Et en voilà encore sept dans la dernière, Marco Orsi, Italie, 47s13, Pieter Timmers, Belgique, 47s40, Damian Wierling, Allemagne, 47s50, Dominik Kosma, Hongrie, 47s51, Kyle Stolk, Pays-Bas, 47s56, Nandor Nemeth, Hongrie, 47s72, Kregor Zirk, Estonie, 47s78.

Notre héros se retrouve un peu égaré à la 23e place. Certes, après cela, comme on ne garde que deux nageurs par nations dans les demis, disparaissent ainsi Sloan, Miressi, Orsi, Stolk. Le dernier qualifié en demi, c’est Nemeth, 47s72, notre garçon, lui, rate le cut de 17/100e.

MATHILDE CINI PREMIER RECORD

Qu’en penser ? Que dans certaines courses, le championnat d’Europe s’avère difficile de par le nombre considérable de nations présentes et de programmes d’excellence en places. Dans un championnat d’Amérique du Nord, énorme subcontinent deux fois et demi plus grand que l’Europe occupé par trois nations, si Grousset nageait en invité, il serait au plus mal 7e en admettant que deux états-uniens, deux canadiens et deux mexicains lui passent devant. L’éclatement de l’empire russe, de la Tchécoslovaquie, de la Yougoslavie, le découpage qui en est résulté entre 44 nations européennes, 5 nations partiellement européennes (dont la Russie et la Turquie) plus un pays (Israël) sportivement rattaché à l’Europe, dotés souvent de programmes sportifs efficients rend la vie beaucoup plus difficile.

Au bout du compte, cet embouteillage a amené Grousset à se confronter à une dure réalité : à une seconde et huit centièmes du meilleur qualifié, il n’est pas dans les seize ! Mais il est jeune et il ne lui reste plus qu’à prendre de la bouteille !!

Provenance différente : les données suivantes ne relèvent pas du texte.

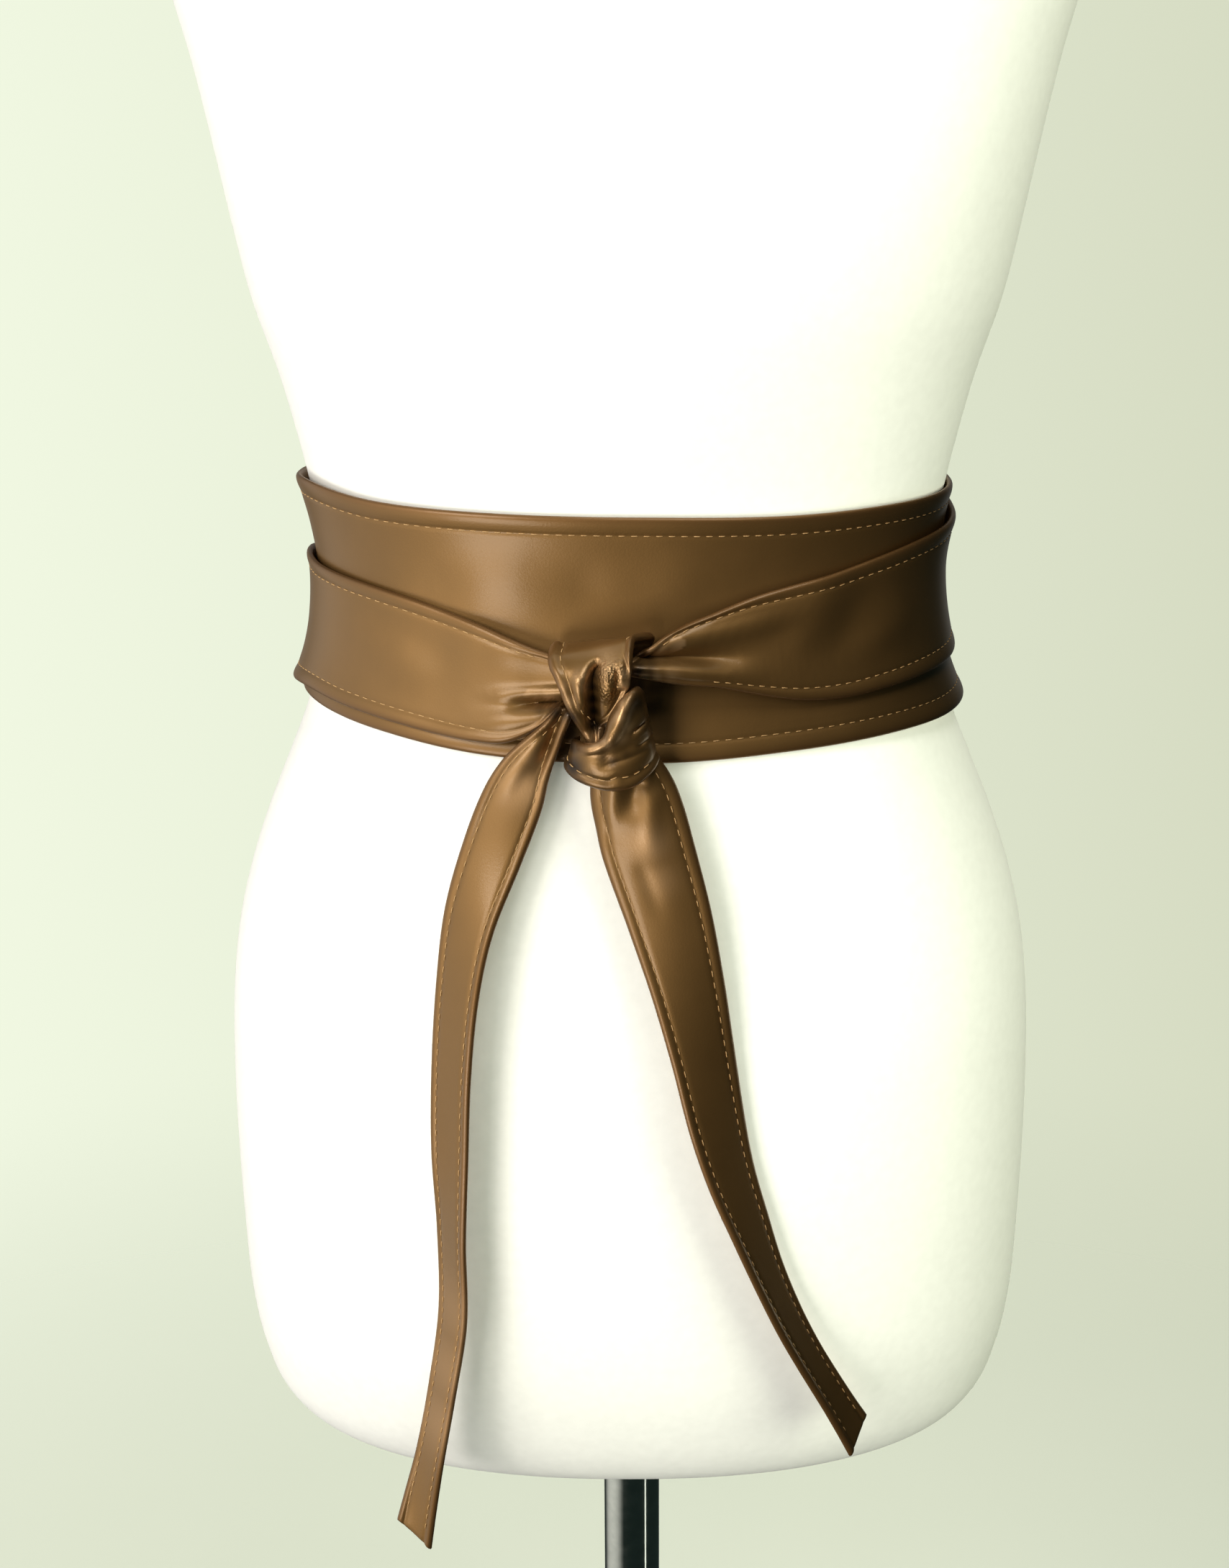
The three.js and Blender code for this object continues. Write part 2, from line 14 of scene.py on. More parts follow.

A 20 ans, Ruta Meilutyte, elle aussi est jeune, mais pourrait passer pour une has been. Championne olympique du 100 mètres brasse à 15 ans, recordwoman du monde à seize, la Lituanienne continue de nager vaillamment, se situe à un bon niveau, mais inférieur à ce qu’il fut de par le passé. Les choses ont paru mal tourner après qu’elle se fut cassé un coude lors d’une chute à vélo, un an avant les Jeux de Rio. Le titre qu’elle vient d’enlever à Copenhague signale-t-il un retour de flamme ? Pas sûr. Mais sa victoire s’adorne d’un temps de valeur internationale correcte, 1’3s79, mais inférieure au record du monde, qu’elle co-détient en 1’2s38 avec Alia Atkinson. Meilutyte a gardé ses habitudes, de départ ultra-rapide, et passage en 29s57, devant les sept autres finalistes étagées entre 30s24 en 31s02… Retour moins exceptionnel, en 34s22, et les deux filles qui l’accompagneront finalement sur le podium lui reprenant un peu d’avance, Jenna Laukkanen, Finlande (1’4s26) en 34s01 et Jessica Val Montero, Espagne, (1’4s80) fameuse d’ailleurs pour ses fins de course, en 33s97…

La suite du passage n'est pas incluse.